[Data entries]
----

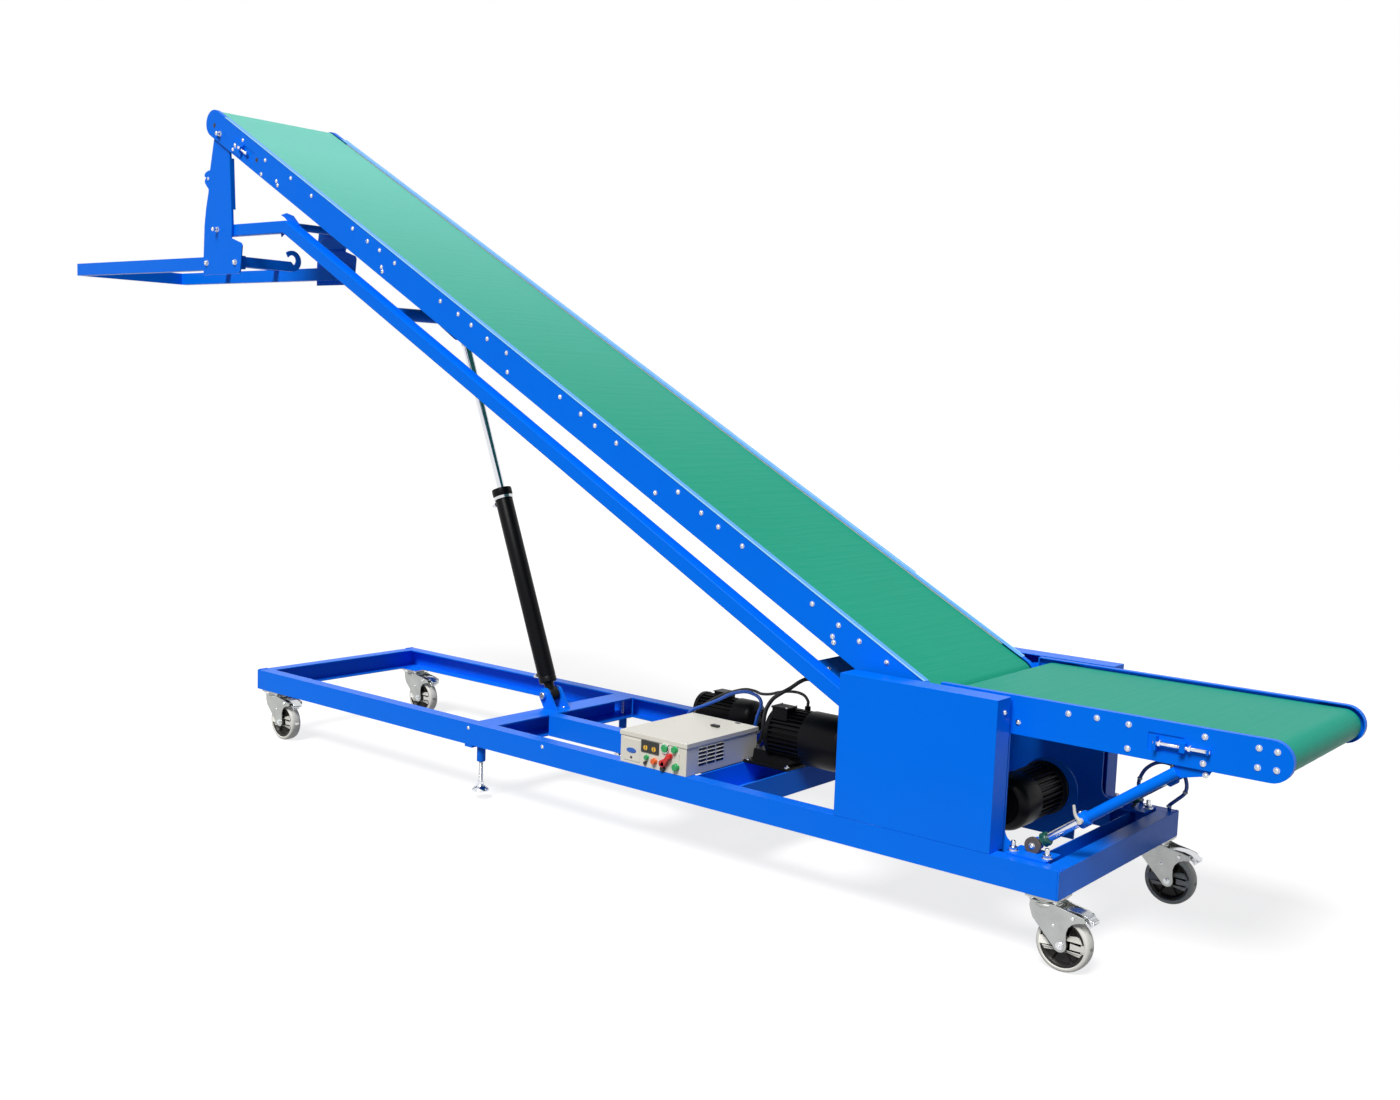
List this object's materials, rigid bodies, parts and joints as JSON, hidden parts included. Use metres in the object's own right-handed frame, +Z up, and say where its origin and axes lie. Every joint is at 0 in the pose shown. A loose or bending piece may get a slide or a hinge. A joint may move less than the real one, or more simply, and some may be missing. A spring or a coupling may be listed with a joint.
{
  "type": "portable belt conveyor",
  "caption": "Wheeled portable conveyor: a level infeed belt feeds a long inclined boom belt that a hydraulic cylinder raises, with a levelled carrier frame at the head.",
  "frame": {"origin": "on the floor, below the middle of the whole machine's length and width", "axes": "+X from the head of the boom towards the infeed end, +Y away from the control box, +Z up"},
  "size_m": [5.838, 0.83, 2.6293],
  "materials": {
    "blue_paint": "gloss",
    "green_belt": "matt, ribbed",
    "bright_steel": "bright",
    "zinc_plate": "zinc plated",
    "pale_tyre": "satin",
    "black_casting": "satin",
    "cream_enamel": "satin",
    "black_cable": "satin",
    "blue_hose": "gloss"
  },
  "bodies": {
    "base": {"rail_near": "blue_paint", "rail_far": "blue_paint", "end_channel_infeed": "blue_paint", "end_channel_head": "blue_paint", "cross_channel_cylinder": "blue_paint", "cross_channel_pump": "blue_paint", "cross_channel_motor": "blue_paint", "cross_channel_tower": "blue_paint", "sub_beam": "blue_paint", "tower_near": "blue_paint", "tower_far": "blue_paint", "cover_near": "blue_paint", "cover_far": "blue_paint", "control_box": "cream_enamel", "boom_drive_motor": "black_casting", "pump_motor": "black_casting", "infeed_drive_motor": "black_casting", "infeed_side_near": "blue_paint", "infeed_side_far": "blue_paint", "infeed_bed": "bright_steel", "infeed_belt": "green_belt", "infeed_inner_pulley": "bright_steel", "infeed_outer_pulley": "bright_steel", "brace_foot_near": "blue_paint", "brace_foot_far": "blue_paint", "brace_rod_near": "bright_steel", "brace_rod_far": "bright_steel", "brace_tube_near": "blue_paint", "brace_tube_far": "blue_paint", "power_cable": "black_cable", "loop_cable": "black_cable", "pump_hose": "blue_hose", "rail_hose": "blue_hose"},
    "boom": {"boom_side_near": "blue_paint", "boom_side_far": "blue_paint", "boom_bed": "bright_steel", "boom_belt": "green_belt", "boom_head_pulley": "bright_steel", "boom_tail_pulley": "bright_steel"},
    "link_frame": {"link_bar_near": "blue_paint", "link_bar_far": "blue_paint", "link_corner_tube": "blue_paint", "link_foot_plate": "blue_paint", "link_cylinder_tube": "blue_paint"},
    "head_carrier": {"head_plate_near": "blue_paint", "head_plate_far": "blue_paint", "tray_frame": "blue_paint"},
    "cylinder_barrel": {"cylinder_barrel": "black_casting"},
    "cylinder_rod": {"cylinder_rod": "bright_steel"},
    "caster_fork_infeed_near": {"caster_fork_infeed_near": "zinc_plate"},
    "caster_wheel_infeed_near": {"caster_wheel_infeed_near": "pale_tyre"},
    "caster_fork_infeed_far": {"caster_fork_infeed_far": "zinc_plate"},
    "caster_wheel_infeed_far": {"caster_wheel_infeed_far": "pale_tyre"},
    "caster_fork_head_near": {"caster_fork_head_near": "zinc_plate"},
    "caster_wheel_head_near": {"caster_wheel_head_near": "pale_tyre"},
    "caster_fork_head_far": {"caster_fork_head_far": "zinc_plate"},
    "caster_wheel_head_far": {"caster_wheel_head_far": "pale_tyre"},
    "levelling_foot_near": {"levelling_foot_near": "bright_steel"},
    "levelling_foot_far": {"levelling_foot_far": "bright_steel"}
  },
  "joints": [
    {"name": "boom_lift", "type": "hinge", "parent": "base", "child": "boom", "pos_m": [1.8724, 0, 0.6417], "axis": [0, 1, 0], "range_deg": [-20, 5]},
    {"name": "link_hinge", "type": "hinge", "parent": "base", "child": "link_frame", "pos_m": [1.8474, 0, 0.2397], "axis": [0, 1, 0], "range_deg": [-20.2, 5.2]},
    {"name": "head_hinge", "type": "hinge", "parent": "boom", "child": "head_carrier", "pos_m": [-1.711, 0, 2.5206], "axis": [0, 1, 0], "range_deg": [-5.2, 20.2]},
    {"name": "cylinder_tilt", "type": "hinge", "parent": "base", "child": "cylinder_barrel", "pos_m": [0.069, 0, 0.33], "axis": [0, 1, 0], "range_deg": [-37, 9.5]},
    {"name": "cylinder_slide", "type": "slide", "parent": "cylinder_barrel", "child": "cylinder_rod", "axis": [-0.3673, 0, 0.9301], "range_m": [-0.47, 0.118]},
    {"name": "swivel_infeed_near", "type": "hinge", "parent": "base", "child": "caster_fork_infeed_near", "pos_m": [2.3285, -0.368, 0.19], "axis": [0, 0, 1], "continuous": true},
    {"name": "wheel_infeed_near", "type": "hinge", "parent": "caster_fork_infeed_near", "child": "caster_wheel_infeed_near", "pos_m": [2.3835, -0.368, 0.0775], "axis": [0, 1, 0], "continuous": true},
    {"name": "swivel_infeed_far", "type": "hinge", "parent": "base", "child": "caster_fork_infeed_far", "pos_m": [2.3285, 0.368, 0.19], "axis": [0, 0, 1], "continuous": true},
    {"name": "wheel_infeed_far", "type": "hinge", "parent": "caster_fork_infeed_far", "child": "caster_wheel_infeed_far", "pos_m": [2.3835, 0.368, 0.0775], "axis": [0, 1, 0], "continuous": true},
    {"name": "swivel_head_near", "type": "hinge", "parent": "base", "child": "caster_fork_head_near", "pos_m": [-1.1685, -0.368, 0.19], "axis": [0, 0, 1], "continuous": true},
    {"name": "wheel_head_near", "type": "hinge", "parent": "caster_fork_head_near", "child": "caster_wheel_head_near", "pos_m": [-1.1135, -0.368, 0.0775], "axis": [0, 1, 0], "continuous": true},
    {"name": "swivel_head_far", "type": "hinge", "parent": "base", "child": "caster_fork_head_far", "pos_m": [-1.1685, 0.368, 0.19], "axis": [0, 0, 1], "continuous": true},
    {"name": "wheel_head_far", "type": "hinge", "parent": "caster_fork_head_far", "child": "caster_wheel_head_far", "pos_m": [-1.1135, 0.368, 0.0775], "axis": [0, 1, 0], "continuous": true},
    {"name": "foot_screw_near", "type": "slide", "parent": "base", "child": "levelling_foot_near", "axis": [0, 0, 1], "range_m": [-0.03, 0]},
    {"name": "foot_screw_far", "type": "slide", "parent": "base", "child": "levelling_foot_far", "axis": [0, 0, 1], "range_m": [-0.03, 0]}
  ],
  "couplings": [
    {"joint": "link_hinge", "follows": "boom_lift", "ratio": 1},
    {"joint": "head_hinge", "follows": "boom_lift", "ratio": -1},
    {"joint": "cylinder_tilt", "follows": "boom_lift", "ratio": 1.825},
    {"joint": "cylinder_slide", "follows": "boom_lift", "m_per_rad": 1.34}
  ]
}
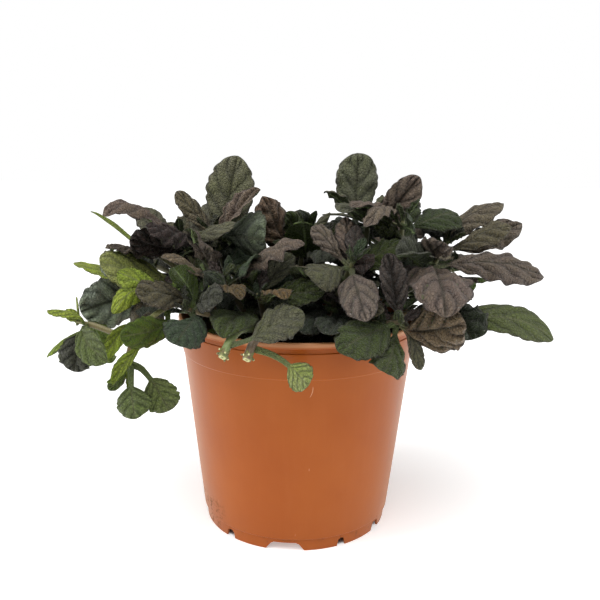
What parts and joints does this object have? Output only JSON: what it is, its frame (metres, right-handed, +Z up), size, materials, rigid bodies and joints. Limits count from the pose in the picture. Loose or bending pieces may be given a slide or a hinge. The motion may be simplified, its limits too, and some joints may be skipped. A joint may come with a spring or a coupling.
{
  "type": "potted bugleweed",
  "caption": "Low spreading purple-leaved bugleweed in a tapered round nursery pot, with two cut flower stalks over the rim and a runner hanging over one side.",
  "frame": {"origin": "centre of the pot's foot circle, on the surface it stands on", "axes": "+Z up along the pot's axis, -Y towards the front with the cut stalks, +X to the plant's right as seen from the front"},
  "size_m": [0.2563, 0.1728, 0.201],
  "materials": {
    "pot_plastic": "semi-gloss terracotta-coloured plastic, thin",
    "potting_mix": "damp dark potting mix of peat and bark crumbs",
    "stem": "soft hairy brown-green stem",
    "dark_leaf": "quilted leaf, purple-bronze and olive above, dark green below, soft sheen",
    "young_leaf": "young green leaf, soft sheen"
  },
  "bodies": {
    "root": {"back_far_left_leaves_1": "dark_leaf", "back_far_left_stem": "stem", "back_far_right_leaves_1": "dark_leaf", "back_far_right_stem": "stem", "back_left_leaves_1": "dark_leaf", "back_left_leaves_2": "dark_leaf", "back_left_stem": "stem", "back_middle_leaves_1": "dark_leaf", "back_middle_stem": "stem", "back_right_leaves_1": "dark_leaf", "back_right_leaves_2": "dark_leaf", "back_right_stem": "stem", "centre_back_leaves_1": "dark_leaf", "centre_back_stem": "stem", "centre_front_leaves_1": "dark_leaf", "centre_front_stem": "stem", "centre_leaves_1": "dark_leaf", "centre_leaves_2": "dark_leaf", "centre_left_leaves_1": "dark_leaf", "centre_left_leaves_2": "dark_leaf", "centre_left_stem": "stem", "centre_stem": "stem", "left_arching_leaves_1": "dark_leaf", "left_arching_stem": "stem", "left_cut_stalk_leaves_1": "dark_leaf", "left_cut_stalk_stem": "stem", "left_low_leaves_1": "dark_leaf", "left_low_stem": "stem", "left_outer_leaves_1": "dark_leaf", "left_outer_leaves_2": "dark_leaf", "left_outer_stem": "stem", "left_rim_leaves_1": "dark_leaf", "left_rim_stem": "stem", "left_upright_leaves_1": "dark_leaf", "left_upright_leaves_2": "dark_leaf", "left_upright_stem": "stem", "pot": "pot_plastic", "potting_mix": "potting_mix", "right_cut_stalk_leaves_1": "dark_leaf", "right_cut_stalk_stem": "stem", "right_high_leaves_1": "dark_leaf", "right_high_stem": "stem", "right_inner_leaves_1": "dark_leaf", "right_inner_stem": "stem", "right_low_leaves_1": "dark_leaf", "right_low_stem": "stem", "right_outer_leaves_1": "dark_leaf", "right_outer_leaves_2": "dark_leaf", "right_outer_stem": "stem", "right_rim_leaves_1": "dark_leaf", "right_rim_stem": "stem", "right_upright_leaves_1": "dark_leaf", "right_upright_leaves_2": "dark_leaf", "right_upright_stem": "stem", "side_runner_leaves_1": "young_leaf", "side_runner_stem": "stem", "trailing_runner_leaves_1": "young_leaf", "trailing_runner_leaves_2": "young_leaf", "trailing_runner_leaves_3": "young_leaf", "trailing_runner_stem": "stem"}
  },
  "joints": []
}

----

#### WHAT NEEDS TO BE DONE
Using the listing, copy every line where the word "object" shows up.

#### SOLUTION BELOW
List this object's materials, rigid bodies, parts and joints as JSON, hidden parts included. Use metres in the object's own right-handed frame, +Z up, and say where its origin and axes lie. Every joint is at 0 in the pose shown. A loose or bending piece may get a slide or a hinge. A joint may move less than the real one, or more simply, and some may be missing. A spring or a coupling may be listed with a joint.
What parts and joints does this object have? Output only JSON: what it is, its frame (metres, right-handed, +Z up), size, materials, rigid bodies and joints. Limits count from the pose in the picture. Loose or bending pieces may be given a slide or a hinge. The motion may be simplified, its limits too, and some joints may be skipped. A joint may come with a spring or a coupling.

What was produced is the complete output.